A modest dress rehearsal for the Jeter tour was held the previous season, when Mariano Rivera experienced a similar succession of farewell ceremonies. The glorification was ramped up in 2014 for Jeter, and many media observers have been wondering how the Yankees could possibly build on the momentum of the back-to-back baseball bacchanals.

Thus there was little surprise last night when the Yankees announced plans for a third consecutive season-long opportunity for fans across the country to express their deeply felt feelings for a long-time Yankees celebrity. While Jeter was taking his final at-bat at Fenway Park, where he has often been forced to swallow his pride, Yankees vice-president Yogi Steinbrenner addressed the two New York newspaper men who lost a bet and were unable to make the trip to Boston.

"In 2015 we will be bringing back Alex Rodriguez to play shortstop," the announcement began. "It will be his final season in the majors, so we'll be putting together what we're calling the 'Good Riddance' tour. It will be our version of the popular show 'Let's Make a Deal.' Alex is all about making deals, whether it's with general managers, agents, commissioners, or steroids suppliers. As you know, we've made every effort to avoid going through with the rest of that ridiculous deal he made when he came here. Well, this is the deal we've made with him, if he wants to come back for one more year.

"Remember how on that show, you might win a car but you might also get stuck with a 'zonk'? Well, in each city Alex visits for the last time, he'll get zonked. Teams are invited to give him the tackiest, most worthless gifts they can concoct. The more offensive, the better. We're already working on plans for his Yankee Stadium finale. Our head groundskeeper is busy mapping out a 'GOOD RIDDANCE' design to be mowed into the outfield grass behind shortstop. I don't want to give away too much now, but we've begun negotiations with some guys over in Jersey on a 'contract' you'll have to see in person to believe.

"Each final stop on the road will begin with a press conference during which Alex will be bound and gagged and forced to every local smart-ass reporter tell him off. He'll be confined to the clubhouse during pre-game practice, so he can make a grand entrance during the ceremonies. We think the fans will enjoy those tremendously as each team tries to unveil the most offensive tribute of the tour. For instance, we've heard that the teams in Texas, where they like to 'do things bigger,' will be giving him a 20-foot-long syringe. We also expect that he'll be presented with bags and bags full of hate mail from fans in each city. We're urging fans to get their tickets now--they won't want to miss this unique event in baseball history."

Yogi Steinbrenner shared one more item with the snickering reporters. "In honor of Jeter's retirement," he said, "and in anticipation of A-Rod's return to the middle infield, we are giving the shortstop position from Yankee Stadium to Jeter. Henceforth, that part of the infield will be a 10'x15' hole in the ground, which we hope and anticipate A-Rod will be able to fill perfectly."

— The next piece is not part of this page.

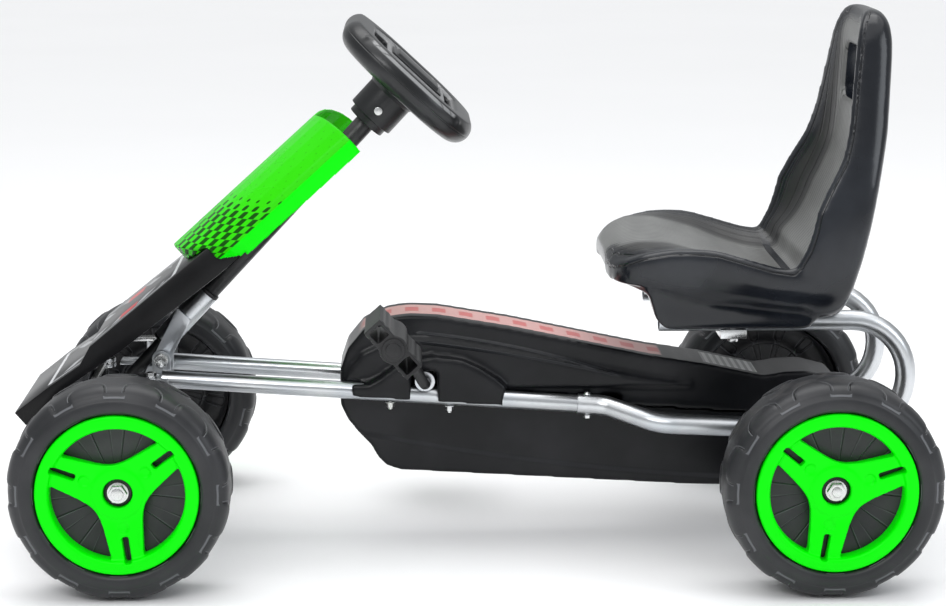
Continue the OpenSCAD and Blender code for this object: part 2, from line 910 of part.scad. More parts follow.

Reached around 3 AM en route from one girlfriend's Manhattan apartment to another's, Rodriguez acknowledged his legal obligations according to the latest revision of his latest deal. He promised to perform at a higher level than Jeter did in his swan song. "I'm guaranteeing at least six home runs and a .630 OPS, and I pledge to reach at least four ground balls hit to my left," he said, then laughed. "I'm kidding. It doesn't matter how I play. Just give me my money and I'll go away forever. Good riddance to you, too, Baseball."